- Born: May 20, 1915 Rensselaer, New York, United States
- Died: July 6, 1992 (aged 77) Scotch Plains, New Jersey, United States
- Education: Rensselaer Polytechnic Institute
- Known for: Inventor of Ductile iron
- Awards: 1952 - AFS Gold Medal 1959 - Annual Achievement of the New York Chapter of the American Society of Metals 1962 - Franklin Institute's Francis J. Clamer Medal 1964 - Gold Medal of the Gray and Ductile Iron Society 1965 - DIS Annual Award 1965 - Modern Pioneers in Industry Award of the NAM
- Scientific career
- Fields: Metallurgy; Foundry
- Workplaces: Inco

= Keith Millis =

American metallurgist (1915–1992)

Keith Dwight Millis (May 20, 1915 – July 6, 1992) was an American metallurgical engineer and inventor of ductile iron.

Keith Millis grew up in Rensselaer, New York and earned his Bachelor of Science in Metallurgical Engineering as a 1938 graduate of Rensselaer Polytechnic Institute. A year later he was conferred a Master of Science degree in Metallurgical Engineering at RPI.

Early in the Second World War, chromium was considered critical to the war effort and experimentation was conducted by Millis to find a substitute. He made his discovery while experimenting with molten iron and magnesium. The original intent was to find another element that would cause all the carbon in the cast iron alloy to be combined as carbide. Magnesium was a known carbide former. Instead, the graphite in the iron formed into spheroidal shapes, and the cast iron had high tensile strength plus it exhibited ductility. Thus was born ductile iron in 1943.

Millis and others at the International Nickel Company (Inco) sought and obtained U.S. patent 2,485,760 on October 25, 1949, for magnesium additions to cast iron that would spheroidize the graphite and dramatically ductilize the material.
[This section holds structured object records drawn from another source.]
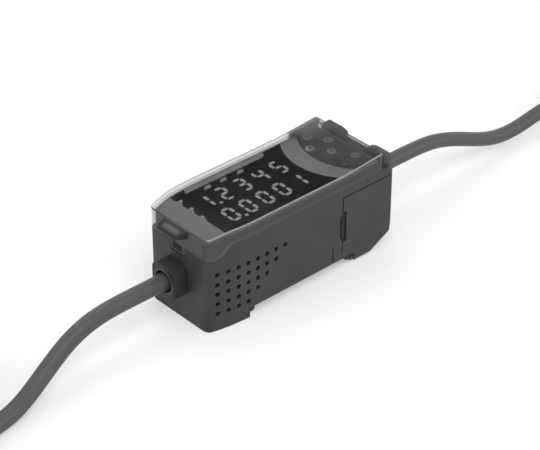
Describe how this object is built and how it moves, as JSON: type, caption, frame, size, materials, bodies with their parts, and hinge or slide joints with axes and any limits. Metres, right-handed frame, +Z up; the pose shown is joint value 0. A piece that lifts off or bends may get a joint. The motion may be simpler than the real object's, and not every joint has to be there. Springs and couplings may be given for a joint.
{
  "type": "contact sensor amplifier",
  "caption": "Slim rail-mount amplifier for a contact displacement sensor, with a digital display and keys under a hinged clear cover and a cord at each end.",
  "frame": {"origin": "bottom centre of the amplifier without its cords, on the level of the feet", "axes": "+X from the output cord's end to the sensor cord's end, +Y to the left side seen from the output cord's end, +Z up, away from the rail"},
  "size_m": [0.3436, 0.0431, 0.0304],
  "materials": {
    "case_plastic": "fine-textured moulding",
    "frame_plastic": "fine-textured moulding",
    "bezel_plastic": "smooth satin",
    "smoked_window": "polished",
    "cover_plastic": "polished, lightly smoked",
    "display_module": "smooth",
    "light_guide": "frosted",
    "key_plastic": "satin",
    "slider_plastic": "satin",
    "switch_plastic": "moulded",
    "board": "solder mask",
    "connector_plastic": "moulded",
    "clip_plastic": "moulded",
    "spring_steel": "drawn wire",
    "bushing_rubber": "matt",
    "cord_jacket": "satin jacket",
    "tie_plastic": "satin",
    "lead_jacket": "satin",
    "plug_plastic": "moulded"
  },
  "bodies": {
    "case": {"case_body": "case_plastic", "top_frame": "frame_plastic", "bezel_plate": "bezel_plastic", "display_window": "smoked_window", "key_plate": "frame_plastic", "main_display": "display_module", "sub_display": "display_module", "power_light": "light_guide", "zero_light": "light_guide", "enable_light": "light_guide", "high_light": "light_guide", "pass_light": "light_guide", "low_light": "light_guide", "up_switch": "switch_plastic", "down_switch": "switch_plastic", "left_switch": "switch_plastic", "right_switch": "switch_plastic", "enter_switch": "switch_plastic", "mode_switch_body": "switch_plastic", "threshold_switch_body": "switch_plastic", "display_board": "board", "main_board": "board", "board_link": "switch_plastic", "side_connector_right": "connector_plastic", "side_connector_left": "connector_plastic", "front_bushing": "bushing_rubber", "rear_bushing": "bushing_rubber", "output_cord": "cord_jacket", "output_hank": "cord_jacket", "hank_tie": "tie_plastic", "output_leads": "lead_jacket", "sensor_cord": "cord_jacket", "sensor_connector": "plug_plastic", "connector_insert": "plug_plastic"},
    "cover": {"protective_cover": "cover_plastic"},
    "up_key": {"up_key": "key_plastic"},
    "down_key": {"down_key": "key_plastic"},
    "left_key": {"left_key": "key_plastic"},
    "right_key": {"right_key": "key_plastic"},
    "enter_key": {"enter_key": "key_plastic"},
    "mode_slider": {"mode_slider": "slider_plastic"},
    "threshold_slider": {"threshold_slider": "slider_plastic"},
    "side_cover_right": {"side_cover_right": "case_plastic"},
    "side_cover_left": {"side_cover_left": "case_plastic"},
    "rail_clip": {"rail_clip": "clip_plastic", "clip_spring": "spring_steel"}
  },
  "joints": [
    {"name": "cover_hinge", "type": "hinge", "parent": "case", "child": "cover", "pos_m": [0.03065, 0, 0.0264], "axis": [0, 1, 0], "range_deg": [0, 100]},
    {"name": "up_key_press", "type": "slide", "parent": "case", "child": "up_key", "axis": [0, 0, -1], "range_m": [0, 0.0003], "stiffness_N_per_m": 500, "springref_m": -0.001},
    {"name": "down_key_press", "type": "slide", "parent": "case", "child": "down_key", "axis": [0, 0, -1], "range_m": [0, 0.0003], "stiffness_N_per_m": 500, "springref_m": -0.001},
    {"name": "left_key_press", "type": "slide", "parent": "case", "child": "left_key", "axis": [0, 0, -1], "range_m": [0, 0.0003], "stiffness_N_per_m": 500, "springref_m": -0.001},
    {"name": "right_key_press", "type": "slide", "parent": "case", "child": "right_key", "axis": [0, 0, -1], "range_m": [0, 0.0003], "stiffness_N_per_m": 500, "springref_m": -0.001},
    {"name": "enter_key_press", "type": "slide", "parent": "case", "child": "enter_key", "axis": [0, 0, -1], "range_m": [0, 0.0003], "stiffness_N_per_m": 500, "springref_m": -0.001},
    {"name": "mode_slide", "type": "slide", "parent": "case", "child": "mode_slider", "axis": [0, 1, 0], "range_m": [0, 0.003]},
    {"name": "threshold_slide", "type": "slide", "parent": "case", "child": "threshold_slider", "axis": [0, 1, 0], "range_m": [0, 0.0015]},
    {"name": "side_cover_right_slide", "type": "slide", "parent": "case", "child": "side_cover_right", "axis": [1, 0, 0], "range_m": [0, 0.008]},
    {"name": "side_cover_left_slide", "type": "slide", "parent": "case", "child": "side_cover_left", "axis": [1, 0, 0], "range_m": [0, 0.008]},
    {"name": "rail_clip_slide", "type": "slide", "parent": "case", "child": "rail_clip", "axis": [1, 0, 0], "range_m": [0, 0.0025], "stiffness_N_per_m": 1500, "springref_m": -0.001}
  ]
}
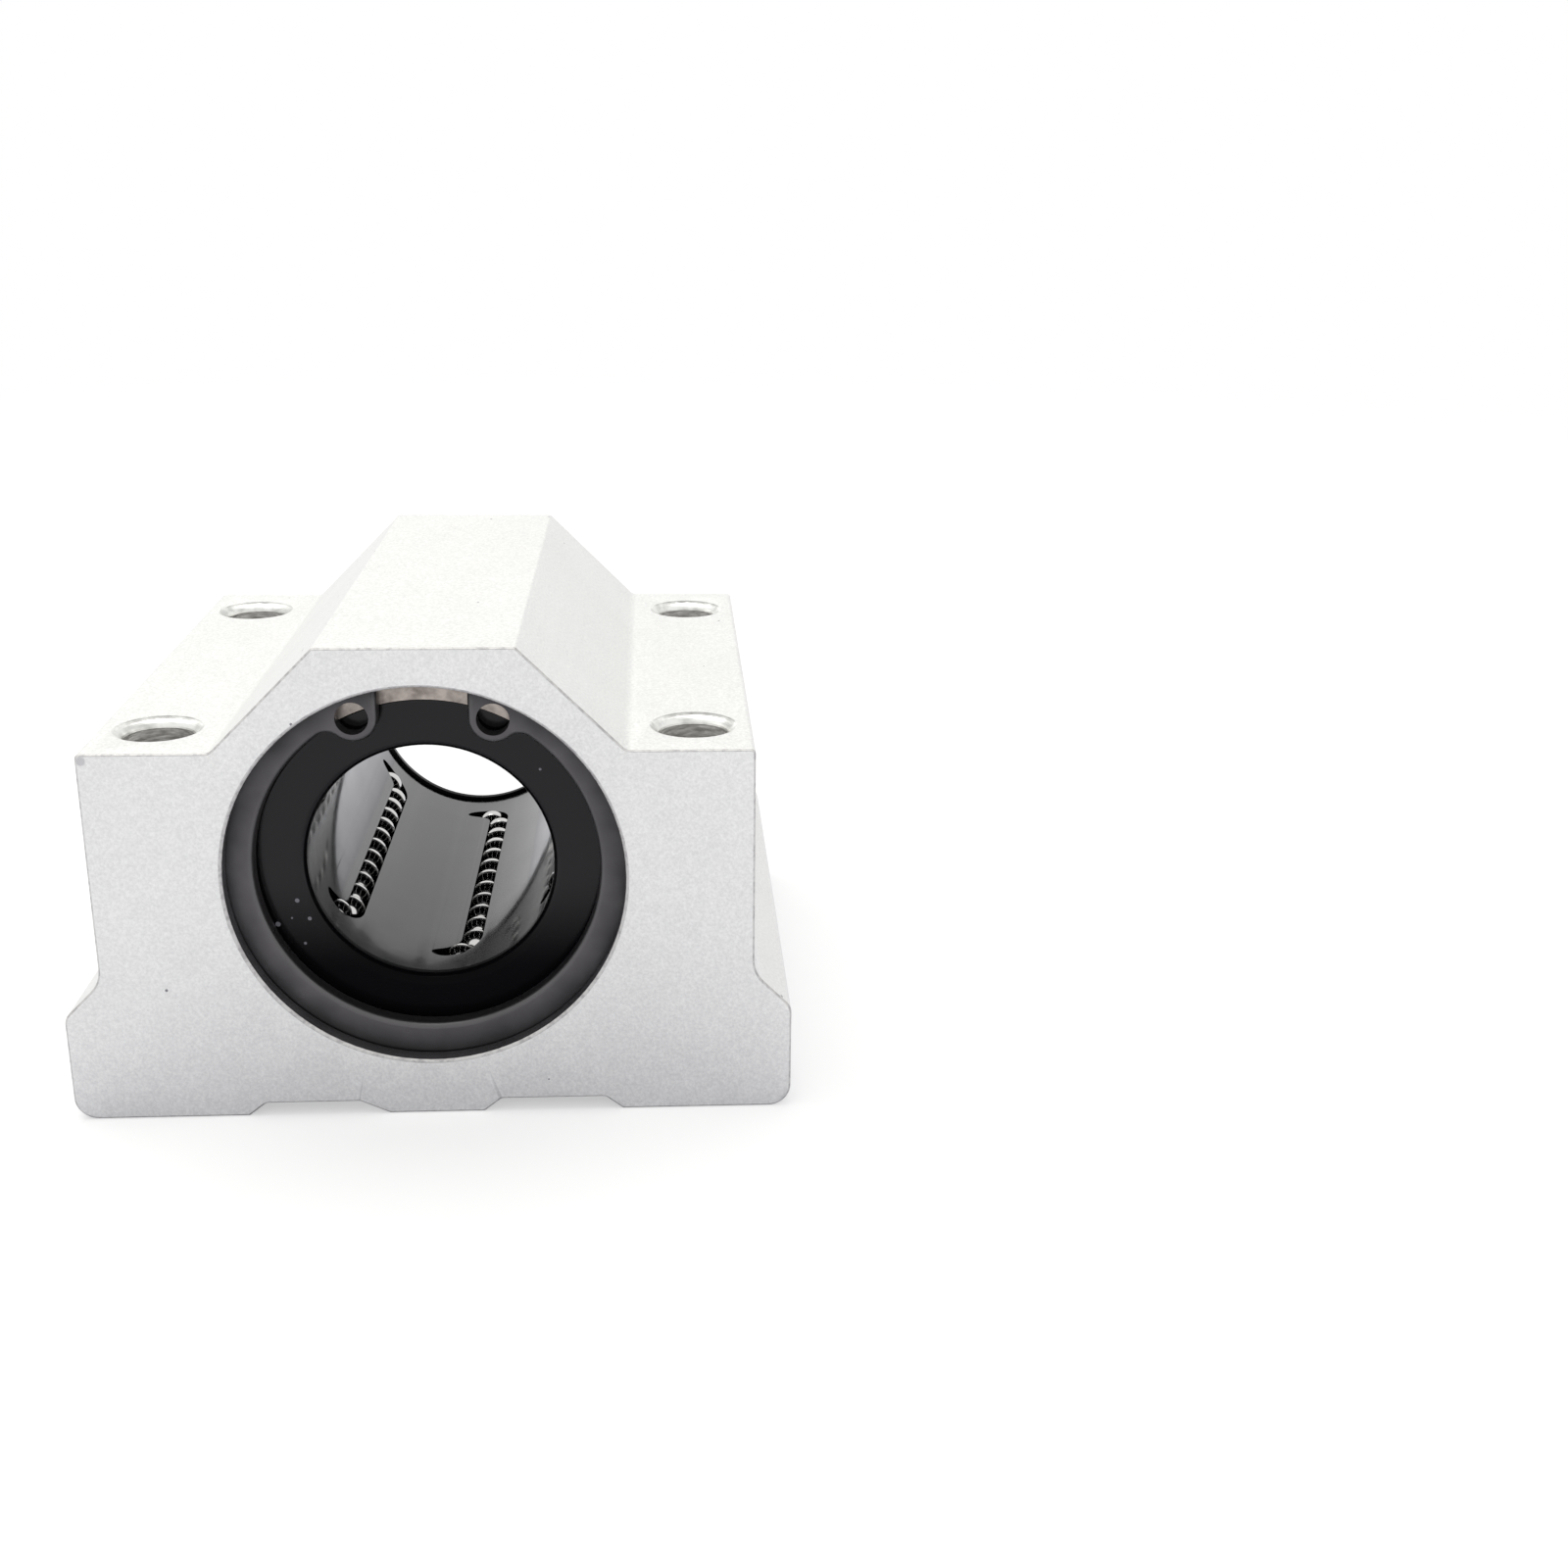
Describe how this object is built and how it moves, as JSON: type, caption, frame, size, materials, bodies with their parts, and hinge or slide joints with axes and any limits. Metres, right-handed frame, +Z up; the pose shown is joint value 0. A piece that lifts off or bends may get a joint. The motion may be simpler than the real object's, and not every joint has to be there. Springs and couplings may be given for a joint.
{
  "type": "linear bearing block",
  "caption": "Closed aluminium pillow block with a recirculating linear ball bearing for a round shaft, tapped from below and drilled through for mounting.",
  "frame": {"origin": "middle of the base, at the height of its feet", "axes": "+Y along the bore towards the rear end, +Z up from the base, +X across the block; the front end, which faces -Y, is the one that the picture shows"},
  "size_m": [0.0738, 0.067, 0.05],
  "materials": {
    "housing_aluminium": "bead blasted and clear anodised, matte",
    "bearing_steel": "hardened and ground",
    "ball_steel": "hardened and polished",
    "cage_resin": "moulded, glossy",
    "seal_rubber": "moulded, satin",
    "snap_ring_steel": "stamped, phosphated and oiled, satin",
    "spring_wire": "drawn spring wire, rolled flat"
  },
  "bodies": {
    "root": {"housing": "housing_aluminium", "bearing_sleeve": "bearing_steel", "ball_cage": "cage_resin", "front_seal": "seal_rubber", "rear_seal": "seal_rubber", "front_cage_ring": "spring_wire", "rear_cage_ring": "spring_wire", "front_snap_ring": "snap_ring_steel", "rear_snap_ring": "snap_ring_steel", "load_balls_1": "ball_steel", "return_balls_1": "ball_steel", "load_balls_2": "ball_steel", "return_balls_2": "ball_steel", "load_balls_3": "ball_steel", "return_balls_3": "ball_steel", "load_balls_4": "ball_steel", "return_balls_4": "ball_steel", "load_balls_5": "ball_steel", "return_balls_5": "ball_steel", "load_balls_6": "ball_steel", "return_balls_6": "ball_steel"}
  },
  "joints": []
}
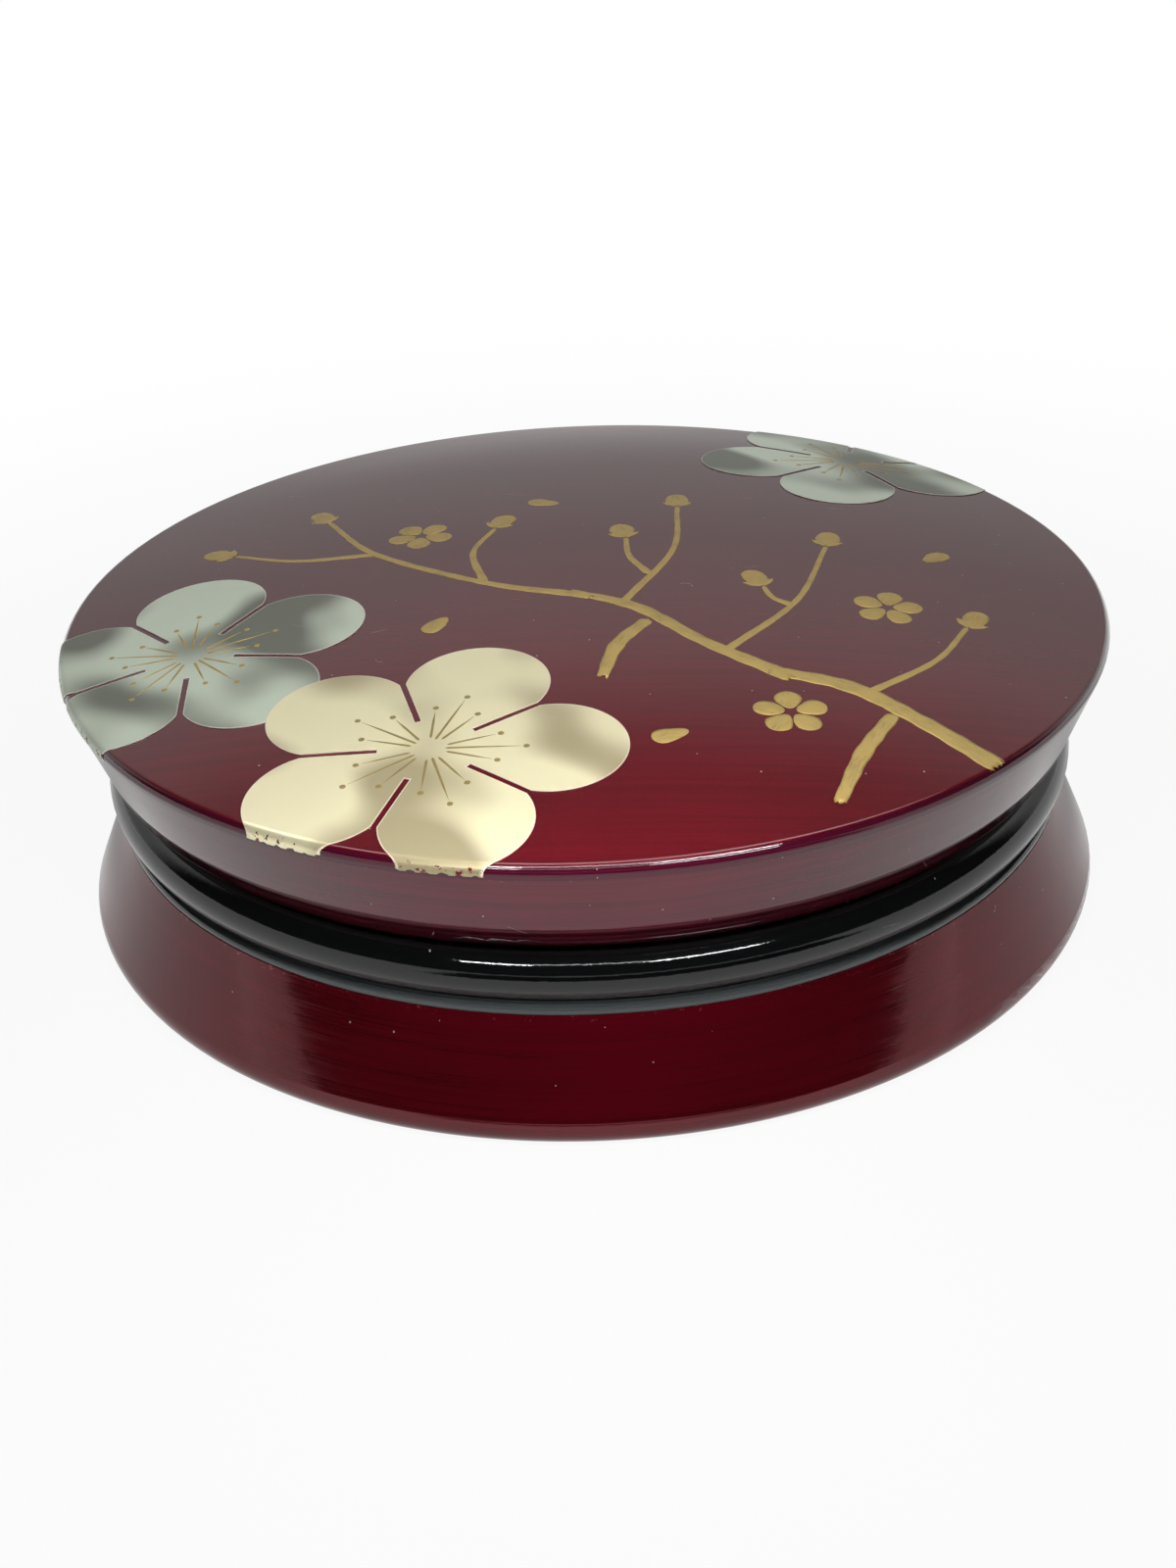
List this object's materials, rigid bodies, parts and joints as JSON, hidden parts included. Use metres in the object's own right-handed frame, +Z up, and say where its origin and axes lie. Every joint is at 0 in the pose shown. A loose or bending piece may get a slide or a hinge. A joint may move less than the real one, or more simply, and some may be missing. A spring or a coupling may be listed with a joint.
{
  "type": "lacquered sweets box",
  "caption": "Round lacquered box with a domed lift-off lid, a black beaded waist and a flared foot, for sweets or keepsakes.",
  "frame": {"origin": "centre of the foot's underside, on the surface that the box stands on", "axes": "+Z up along the turning axis, which is also the way the lid lifts; -Y towards the front, where the gold blossom is"},
  "size_m": [0.2388, 0.2388, 0.0758],
  "materials": {
    "red_lacquer": "turned wood under clear crimson lacquer, high gloss",
    "black_lacquer": "turned wood under black lacquer, high gloss",
    "gold_foil": "pale gold foil, satin",
    "silver_foil": "silver foil with a green cast, satin",
    "gold_paint": "gold powder paint, satin"
  },
  "bodies": {
    "base": {"bowl": "black_lacquer", "waist_bead": "black_lacquer", "waist_string": "black_lacquer", "foot_skirt": "red_lacquer"},
    "lid": {"lid_panel": "red_lacquer", "lid_skirt": "red_lacquer", "lid_lip": "black_lacquer", "gold_foil_front": "gold_foil", "silver_foil_front": "silver_foil", "silver_foil_back": "silver_foil"}
  },
  "joints": [
    {"name": "lid_lift", "type": "slide", "parent": "base", "child": "lid", "axis": [0, 0, 1], "range_m": [0, 0.08]}
  ]
}
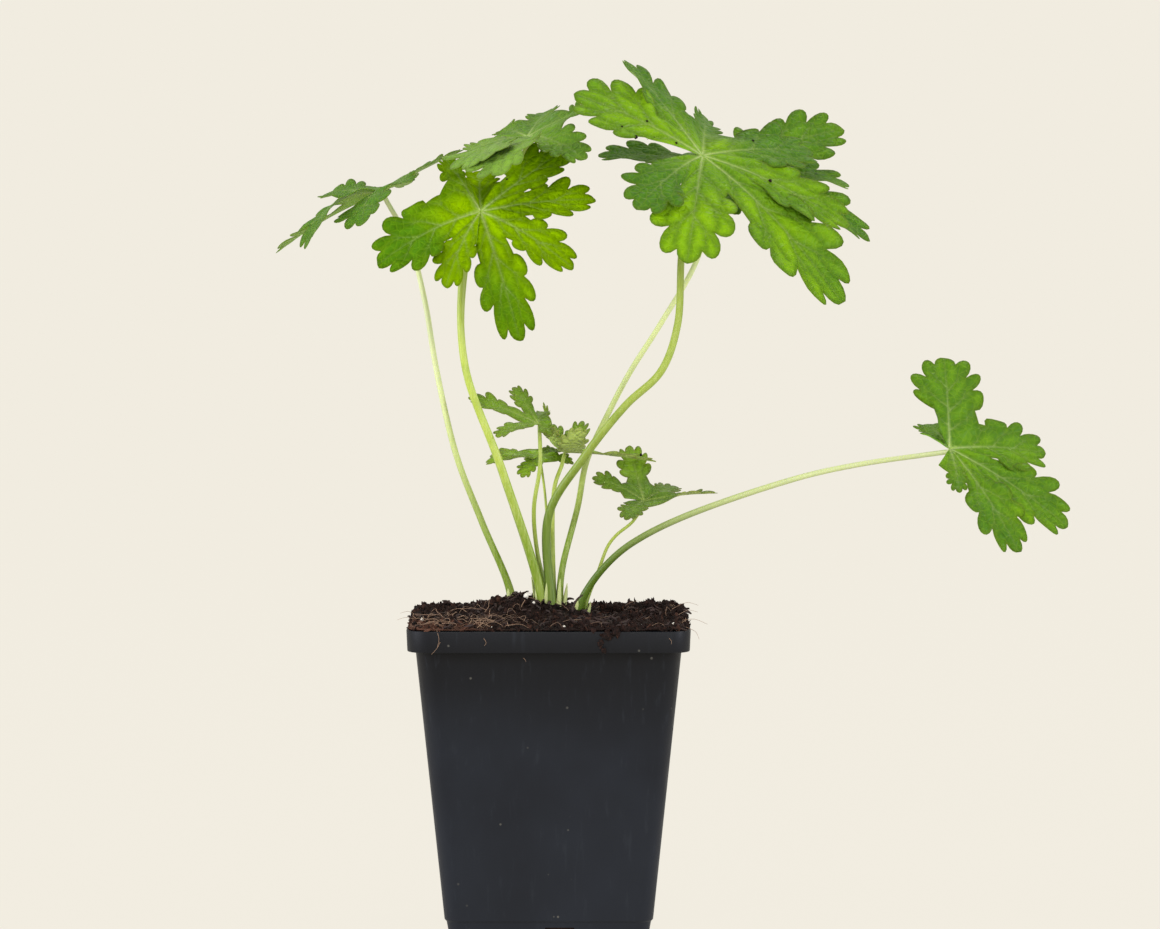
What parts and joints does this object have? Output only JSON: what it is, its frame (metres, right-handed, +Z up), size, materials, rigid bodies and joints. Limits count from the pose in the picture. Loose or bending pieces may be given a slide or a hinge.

As an employee of Inco, Millis worked to promote the use of ductile iron as it began to be used as a commercial material. He also helped to found the Ductile Iron Society, an organization whose purpose is to promote the production and application of ductile iron castings.

Millis died in 1992.

==Legacy==
Since his death, the Ductile Iron Society has held the "Keith Millis World Symposium on Ductile Iron", a technical meeting concerning all facets of ductile iron material, processing and applications. The event has been held approximately every 5 years:

- 1993 - Hilton Head Island, SC
- 1998 - Hilton Head Island, SC
- 2003 - Hilton Head Island, SC
- 2008 - Las Vegas, NV
- 2013 - Nashville, TN

The most recent symposium was co-sponsored by the American Foundry Society. He was inducted into RPI's alumni hall of fame in 1999. A perpetual international scholarship has been awarded by the Ductile Iron Society Foundry Educational Foundation in Millis's name since 1991.